6. Where the individual has consented to diversion to the Community Council and steps 1-5 (above) have been completed, the Assistant Crown Attorney will attend in Court and, on his or her own motion, either stay or withdraw the charge(s) against the individual.

7. The success of the Community Council program depends in large measure upon victim participation in the process. For this reason, after a case has been diverted, all efforts will be made by ALST to ensure that the victim takes part in the Council hearing.

8. If the individual fails to appear at the Council hearing, the Court Worker will inform the Assistant Crown Attorney who initially dealt with the case of this fact. The Assistant Crown Attorney may choose to revive the charge(s) at the time.

9. Following a completed hearing, the Court Worker will inform the Assistant Crown Attorney who initially dealt with the case of the Council's decision. If the individual does not comply with the decision of the Council, charges will not be revived except in exceptional circumstances. Individuals who do not comply with the decisions of the Council will not be eligible for diversion to the Council on other matters for a particular period of time. In any event, as noted in 3(c) above, the Assistant Crown Attorney will always be informed if an individual seeking diversion to the Council has been before the Council previously, and will also be informed of the circumstances relating to the Council's decision, including the individual's compliance or noncompliance with the decision.
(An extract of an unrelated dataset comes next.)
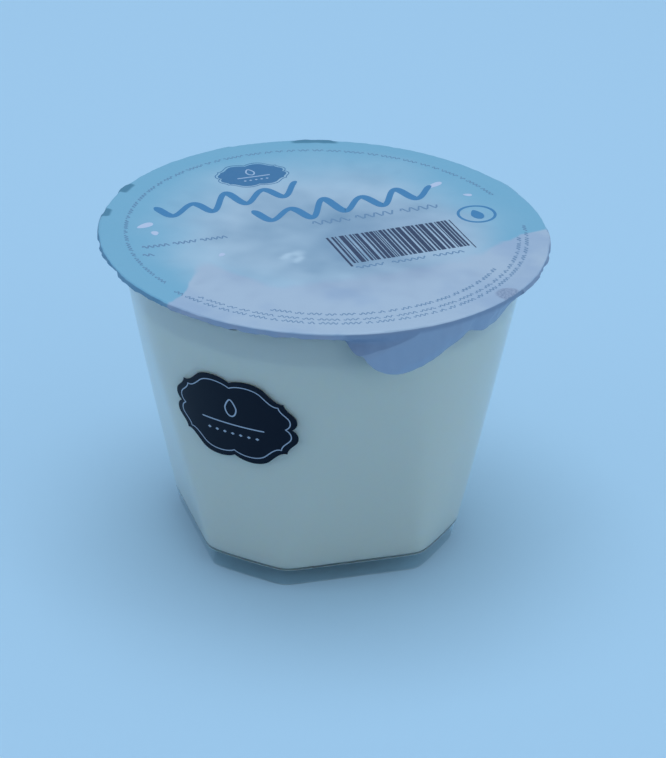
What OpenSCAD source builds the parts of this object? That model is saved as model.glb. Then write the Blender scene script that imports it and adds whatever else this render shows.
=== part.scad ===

10. If the Court Worker become aware of individuals charged with offences in the perimeter courts (Scarborough, North York and Etobicoke) they may deal with Assistant Crown Attorney in those courts with regard to item 1 - 5. Once it has been agreed that the case will be diverted, the matter will be sent down to either Collage Park or Old City Hall, and the stay or withdrawal will be made in that Court.

11. This protocol will be the subject of regular review by both Crown Attorney and Aboriginal Legal Services of Toronto.